Scientists have told us that climate change is happening gradually and that events from year to year will swing back and forth as temperatures progressively grow warmer. But that means we will see more extreme events and more historic records shattered as things seesaw up and down around the increasing trend line. We're experiencing some of that right now, which should be clear to anyone who isn't of the oblivious frog-slowly-boiling-in-the-pot variety.
And yet, in Saturday's front-page article just below the account of the disastrous fires in Oregon (aren't juxtapositions fascinating?), we learn that state Senate Republicans ousted Minnesota's commerce commissioner because of his opposition to Enbridge's proposed Line 3 pipeline, which would continue to pour fossil fuel on the fires engulfing our planet. ("Fires create humanitarian disaster in Ore." and "2nd Walz appointee gets boot from GOP.")

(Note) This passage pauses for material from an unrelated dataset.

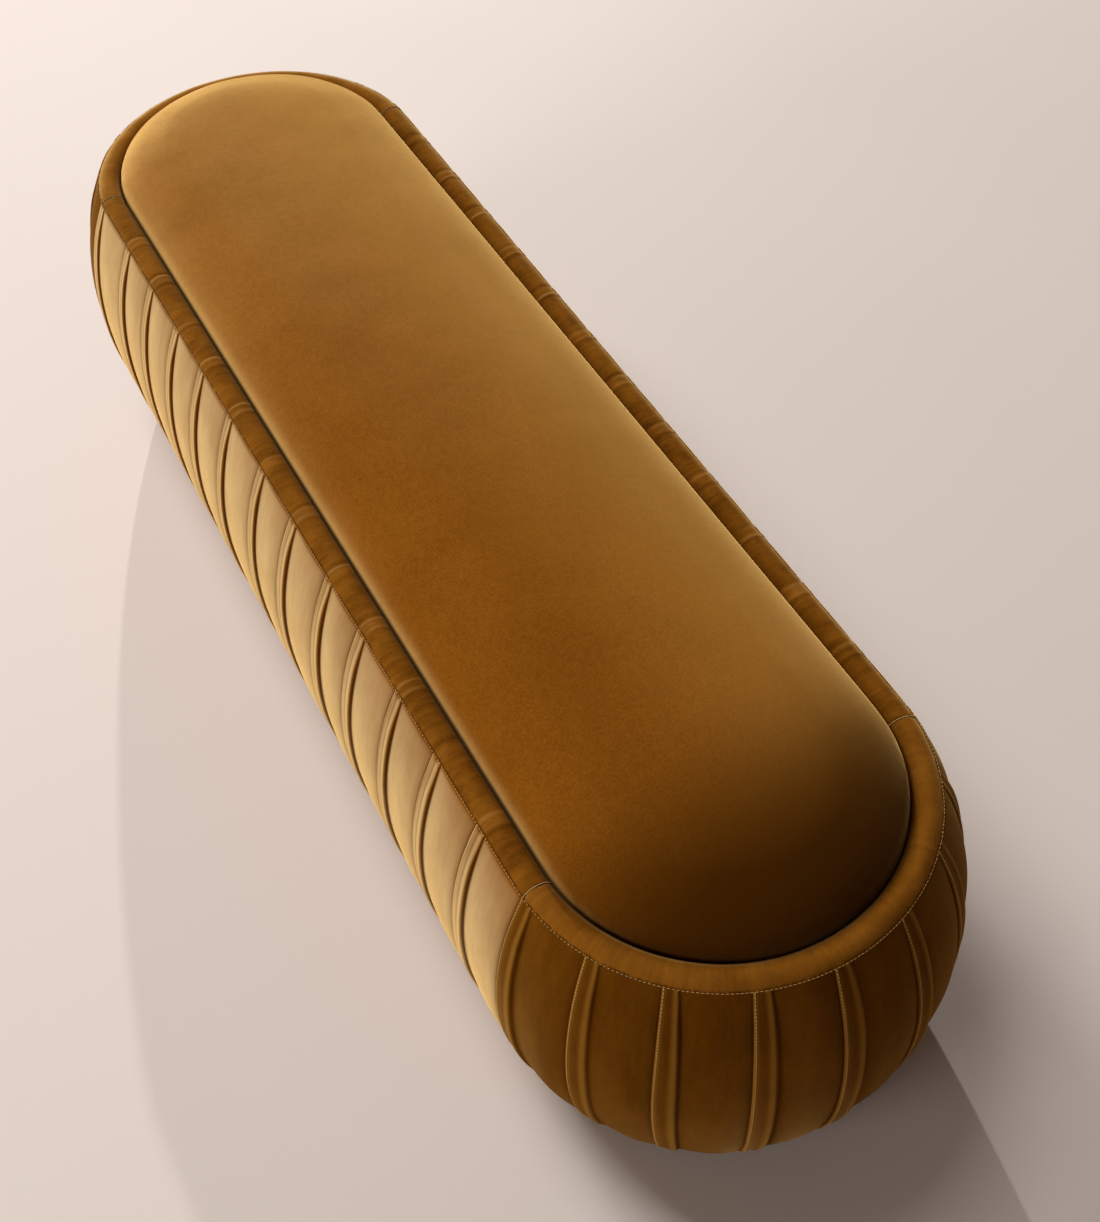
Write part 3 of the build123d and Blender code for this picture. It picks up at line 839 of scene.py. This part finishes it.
def puckerAt(along):
    # fine ridges across the cuff where the pleats are sewn in below
    total = 0
    nearest = min(range(pleatTotal), key=lambda number: abs(fromPleat(along, number)))
    offset = fromPleat(along, nearest) * 1000
    for middle, width, height in cuff["ridges"]:
        ridge = height * math.exp(-(((offset - middle) / width) ** 2))
        total += ridge * (0.6 + 1.1 * wobble(nearest * 4.1, middle, 2.2))
    onEnd = smoothStep(halfLength - 0.02, halfLength + 0.02, abs(spotAt(along, seamReach, 0).x))
    return total * (1 - cuff["endLoss"] * onEnd)


def makeCuff(name, node, firstPleat, panels):
    section = cuffSection()
    start, end = pleatEdge(firstPleat), pleatEdge(firstPleat + panels)
    columns = round((end - start) / cuff["stepLength"])

    def place(column, row):
        reach, height, lean, shown = section[row % len(section)]
        along = start + (end - start) * column / columns
        pucker = puckerAt(along)
        spot = spotAt(along, cuff["wobbleReach"], 0)
        fine = cuff["fineWobble"] * wobble(spot.x * 30, spot.y * 30, reach * 60)
        soft = cuff["softWobble"] * wobble(spot.x * 9, spot.y * 9, 5.5)
        fromJoint = min(column, columns - column) * (end - start) / columns
        dip = cuff["jointDepth"] * (1 - smoothStep(0, cuff["jointWidth"], fromJoint)) * min(shown * 3, 1)
        lift = pucker * cuff["pucker"] * shown + shown * (fine + soft) - dip
        # painted shade: fully dark past the crevice, darker towards the pad and in the ridges' hollows,
        # with painted highlight on the ridges
        tone = -1
        if row < cuff["creviceRow"]:
            shade = cuff["shade"] * smoothStep(cuff["shadeRow"], cuff["creviceRow"], row)
            tone = (pucker * cuff["crest"] - cuff["darker"]) * min(shown * 2, 1) - shade
        return spotAt(along, *movedOut(reach, height, lift, lean)), (along, reach, tone)

    piece = wrapGrid(columns, len(section), place, name)
    subdivide(piece, 1)
    # the ends' cuffs get the lit copy: painted light
    piece.data.materials.append(endCuffVelvet if "End" in name else cuffVelvet)
    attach(piece, "root")
    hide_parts(f"cuff_cover_{node}", f"cuff_roll_{node}")


for tail, node, firstPleat, panels in lengths:
    makeCuff(f"cuff_{tail}", node, firstPleat, panels)
print("cuff made")

stitch = {
    "length": 0.0030,
    "thickness": 0.0009,
    "flatness": 0.8,
    "foldAcross": 1.3,  # where the stitched line lies on a pleat's section, in millimetres
    "foldHeight": 2.25,
    "seamPitch": 0.0042,
    "seamLength": 0.0034,
    "seamThickness": 0.0006,
    "jointOverlap": 1.25,
    "jointThickness": 0.0012,
    "proud": 0.0003,  # how far the threads of seam and joints stand off the cloth
}


def makeBead():
    work = bmesh.new()
    bmesh.ops.create_uvsphere(work, u_segments=6, v_segments=4, radius=0.5)
    mesh = bpy.data.meshes.new("bead")
    work.to_mesh(mesh)
    work.free()
    return mesh


bead = makeBead()


def addStitch(work, spot, along, outward, length, thickness):
    # one stitch: a short rounded bead of thread lying on the cloth
    side = along.cross(outward).normalized()
    outward = side.cross(along).normalized()
    turn = Matrix((along.normalized(), side, outward)).transposed().to_4x4()
    size = Matrix.Diagonal((length, thickness, thickness * stitch["flatness"], 1))
    placed = bead.copy()
    placed.transform(Matrix.Translation(spot) @ turn @ size)
    work.from_mesh(placed)
    bpy.data.meshes.remove(placed)


def keepStitches(work, name, node):
    piece = keepMesh(work, name)
    piece.data.materials.append(goldThread)
    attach(piece, "root")
    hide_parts(node)


def makePleatStitches(tail, node, firstPleat, panels):
    work = bmesh.new()
    line = sideLine(hemSteps=0, turnSteps=12, sideSteps=88)
    for number in range(firstPleat, firstPleat + panels):
        spots = []
        for reach, height, lean, share in line:
            start = pleatEdge(number) + pleatDrift(number, share)
            lift = stitch["foldHeight"] * pleatHeight(number, share) / 1000
            at = start + stitch["foldAcross"] * pleatWidth(number, share) / 1000
            spots.append(spotAt(at, *movedOut(reach, height, lift, lean)))
        outward = benchSpot(pleatEdge(number))[1]
        for before, after in zip(spots, spots[1:]):
            middle = (before + after) / 2
            addStitch(work, middle, after - before, outward, stitch["length"], stitch["thickness"])
    keepStitches(work, f"pleatStitches_{tail}", f"pleat_stitches_{node}")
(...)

The arguments that pipelines bring jobs and prevent transport of crude oil by train don't cut it. Renewable energy needs labor at many levels to accomplish its complex production. And if we had the will to prioritize technological advances and alternative energy in general, fossil fuel could stay in the ground where it belongs, and the inhabitants of this planet might have a chance.
Jeff Naylor, Minneapolis
DIVERSITY TRAINING
Good anti-racism material exists, but critical race theory is not it
The Star Tribune's Monday editorial "Lack of leadership on equity, inclusion" endorsing critical race theory training is well-intentioned but misses the point. The critical race theory "training" now being conducted by many government agencies, schools and private employers, based on material from the New York Times' 1619 Project and the actual Marxist Black Lives Matter organization, is not "anti-racism" training at all but something far different. The devil is in the details, as usual.
I claim some expertise here because I conducted real anti-racism training for secondary school teachers in Minnesota and Wisconsin in the 1970s through the University of Minnesota as an adjunct history professor and employee of the Tri-Racial Center, following my graduate school research in anti-slavery history and my experience opposing segregated housing and South African apartheid.